TPS has historically enjoyed bipartisan support. Every president before Trump accepted the program’s necessity, acknowledging the ongoing dangers in countries like Haiti and Syria. Haiti still reels from the 2010 earthquake that killed over 300,000 people and left the nation crippled by gang violence, cholera outbreaks, and governmental collapse. Syria remains embroiled in civil war and foreign bombings, making safe return impossible for the roughly 7,000 Syrians granted TPS.
But Trump has openly scorned these protections, deriding these countries as “shitholes” and pushing to end TPS status for their nationals. His administration argues that the 1990 TPS statute bars courts from reviewing the decision to terminate protections, claiming the law “covers the waterfront” and courts have no say. Twenty-one Republican attorneys general, including notorious immigration hardliner Kris Kobach, back this position, insisting TPS was “never intended to be a de facto amnesty” and must remain temporary.
Legal advocates for Haitians and Syrians say the administration’s move is unlawful and arbitrary. They argue the Trump Department of Homeland Security failed to follow mandated procedures, including proper consultation with the State Department about conditions in these countries.
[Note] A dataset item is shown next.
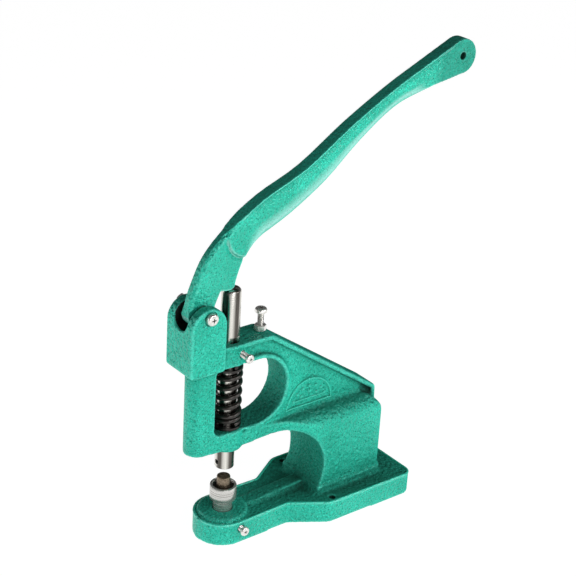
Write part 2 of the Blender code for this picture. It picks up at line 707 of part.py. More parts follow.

Instead, the State Department offered a perfunctory two-sentence statement rubber-stamping DHS’s termination decisions.
Critically, the DHS secretary’s findings claim Haiti no longer faces extraordinary conditions, and that even if it did, ending TPS serves the “national interest.” For Syria, the administration cited vetting concerns and criminal investigations unrelated to TPS holders. Lawyers for the immigrants call these justifications “pretextual,” designed to mask a politically motivated attack on vulnerable communities.
The Haitians also bring a racial discrimination claim, pointing to Trump’s inflammatory and false remarks about their community, such as his baseless assertion that Haitians in Ohio are “eating the dogs” and “cats.” The Supreme Court has previously dismissed such language as “political,” refusing to consider it in immigration cases.
Lower courts have so far blocked the administration’s attempts to end TPS, granting preliminary victories to Haitians and Syrians. But the Supreme Court’s ruling could override those protections and unleash deportations that would tear apart families and send people back to dangerous, unstable countries.
This case is the latest example of the Trump administration’s authoritarian overreach, using the courts to dismantle programs designed to protect civil rights and humanitarian values. The stakes are enormous: millions of lives hang in the balance as the Supreme Court weighs whether to enable a cruel, politically driven crackdown on immigrants fleeing violence and disaster.
We will be watching closely to hold this administration accountable and ensure that justice and humanity prevail over cruelty and political expediency.